Mahasiswa Sebagai Sumber Memperbarui Ilmu
Pengalaman
mengajar di kampus pun memberikan banyak kesempatan untuk menemukan beragam
pelajaran baru. Saat mengampu sebuah mata kuliah, respon dari mahasiswa dapat
menjadi masukan berharga untuk melakukan evaluasi dan membuat penyampaian
kuliah selanjutnya dapat lebih baik lagi.
Misalkan pada
mata kuliah Sistem Pengelolaan Pelanggan yang merupakan mata kuliah pilihan untuk
jurusan Teknik Industri, saya pernah masuk kelas dan sharing mengenai
aplikasi big data analytics untuk mengelola data pelanggan. Materi yang
saya ajarkan meliputi konsep umum big data, algoritma-algoritma machine
learning, pemanfaatan di industri, hingga contoh coding dengan
menggunakan bahasa pemrograman Python.
Setelah
kelas saya memberikan tugas berupa studi kasus yang diharapkan dapat
meningkatkan pemahaman mahasiswa mengenai bagaimana perusahaan dapat mengelola
data pelanggannya agar meningkatkan keunggulan bersaing. Berdasarkan hasil
pengumpulan tugas, saya menemukan bahwa mayoritas mahasiswa yang mengambil
kelas ini sudah paham mengenai aplikasi machine learning untuk meningkatkan
customer acquisition, engagement, dan retention berdasarkan data
yang telah dikumpulkan. Namun, sebagian masih belum paham bagaimana memilih tipe
algoritma yang ideal untuk membuat suatu model machine learning dari
dataset yang tersedia.
Temuan tersebut
dapat menjadi bahan evaluasi untuk teknik pengajaran saya. Sebelumnya saya tidak
begitu detil membahas satu per satu mengenai metode model prediksi dan lebih banyak
menghabiskan waktu untuk menceritakan aplikasi-aplikasinya. Pada kesempatan berikutnya,
di kelas saya perlu lebih meluangkan waktu untuk mengulik lebih dalam
algoritma-algoritma fundamental dalam konsep machine learning. Kalau
sebelumnya hanya satu contoh yang ditampilkan untuk setiap algoritma, saya terpikir
untuk menambahkan contoh lain yang lebih dekat dengan kehidupan sehari-hari
mahasiswa. Kalau perlu coding dari metode juga ditampilkan penggunannya.
Selain
belajar untuk lebih mengefektifkan teknik pembelajaran, saya juga banyak
belajar mengenai tren terkini dari mahasiswa yang usianya lebih muda. Saya awalnya
melihat mahasiswa dengan menggunakan kaca mata ketika masih berada di
posisi mereka. Namun ternyata dari obrolan dan curahan hati dengan mahasiswa, cukup
banyak hal yang sudah berubah dengan pengalaman ketika saya masih belum
menyandang gelar sarjana.
Diantaranya
saya baru tahu bahwa mahasiswa sekarang memiliki circle masing-masing.

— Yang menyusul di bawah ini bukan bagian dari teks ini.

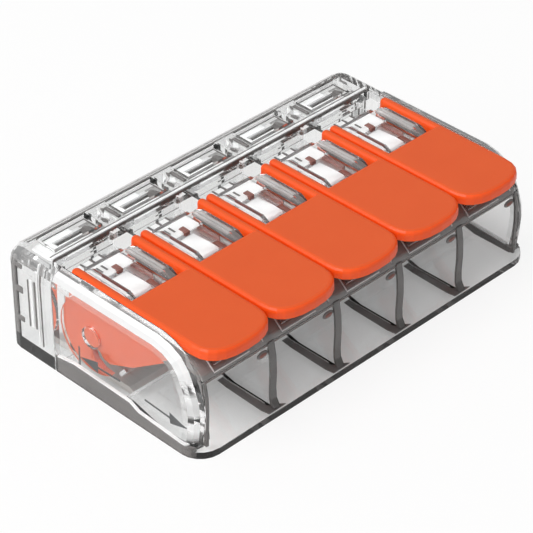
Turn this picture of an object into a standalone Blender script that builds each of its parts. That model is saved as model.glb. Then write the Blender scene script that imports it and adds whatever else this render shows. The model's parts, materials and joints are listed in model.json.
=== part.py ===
"""Five-pole lever wire connector.

A clear plastic housing holds five orange levers side by side. Each lever turns on two short
trunnions and lifts the leg of a steel spring, which otherwise presses a stripped wire onto one
tinned copper busbar. A clear cover snaps on at the rear and closes the housing.

Frame: +X across the poles, -Y is the front where the wires enter, +Z up. The origin is at the
middle of the underside. Shapes are drawn in millimetres, and finish() scales each one to metres.
"""

import math

import bmesh
import bpy
from mathutils import Matrix, Vector

MM = 0.001
SNAP_DIGITS = 4

# Whole connector
WIDTH = 30.0
POLES = 5
PITCH = 5.6
POLE_X = [PITCH * (i - (POLES - 1) / 2) for i in range(POLES)]
LIP_Y = -8.0
LIP_CORNER = 1.6
SEAM_Y = 4.8
REAR_Y = 9.4
WALL_TOP = 7.4
GAP = 0.1
LAP = 0.1

# Housing
FLOOR = 0.5
SIDE_WALL = 1.0
SIDE_EDGE = 0.95
PARTITION = 0.5
PARTITION_TOP = 6.65
PARTITION_FOOT = -7.85
END_PAD_FOOT = -7.2
BAR_BACK = -5.35
BAR_POCKET_HALF = 1.6
BAR_POCKET_Y = (-6.95, -5.75)
BAR_POCKET_FLOOR = 5.75
RAMP_Y = (-4.2, -1.7, -1.1)
ROOF_HALF = 1.95
ROOF_LOW = 6.15
ROOF_TOP = 6.6
RIB_IN = 1.4
RIB_TOP = 7.25
HUMP_FRONT = -0.45
HUMP_REAR = 4.4
DECK_FRONT = 2.9
DECK_TOP = 6.85

# Lever
PIVOT = (1.9, 3.9)
DISC_R = 2.65
SWEEP_R = 2.7
TRUNNION_R = 0.7
TRUNNION_HOLE_R = 0.76
TRUNNION_END = 2.7
PLATE_IN = 2.05
PLATE_OUT = 2.45
LEVER_HALF = 2.74
LEVER_LOW = 6.8
LEVER_TOP = 7.5
LEVER_TIP = -8.25
LEVER_NOSE = 2.0
LEVER_REAR = 4.3
WINDOW_HALF = 2.1
WINDOW_FRONT = -0.55
LEVER_EDGE = 0.3
NOSE_POWER = 0.8
NOSE_STEPS = 12
LEVER_OPEN = math.radians(90)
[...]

Interaksi antara teman satu lingkaran sangat dekat, namun mereka merasa
berjarak dengan teman sejurusan yang tidak masuk gengnya. Mahasiswa lebih sering
mengerjakan tugas di café dibandingkan rumah teman atau perpustakaan. Saya lebih
disadarkan kembali bahwa mahasiswa generasi ini berbeda dengan sepuluh tahun lalu
ketika pertama kali mengenakan jas almamater. Jadi pendekatan untuk pengajaran pun perlu
disesuaikan.
Belajar dan mendapatkan ilmu baru bisa dilakukan di mana saja. Ruang kelas sebagai tempat untuk belajar idealnya menjadi sarana untuk menambah pengetahuan baru bagi setiap elemen yang terlibat. Murid mendapatkan pelajaran dari guru, dan guru pun mengambil wawasan yang baru dari interaksinya dengan siswa. Belajar dua arah ini bisa memperkaya pengalaman saat menuntut pendidikan.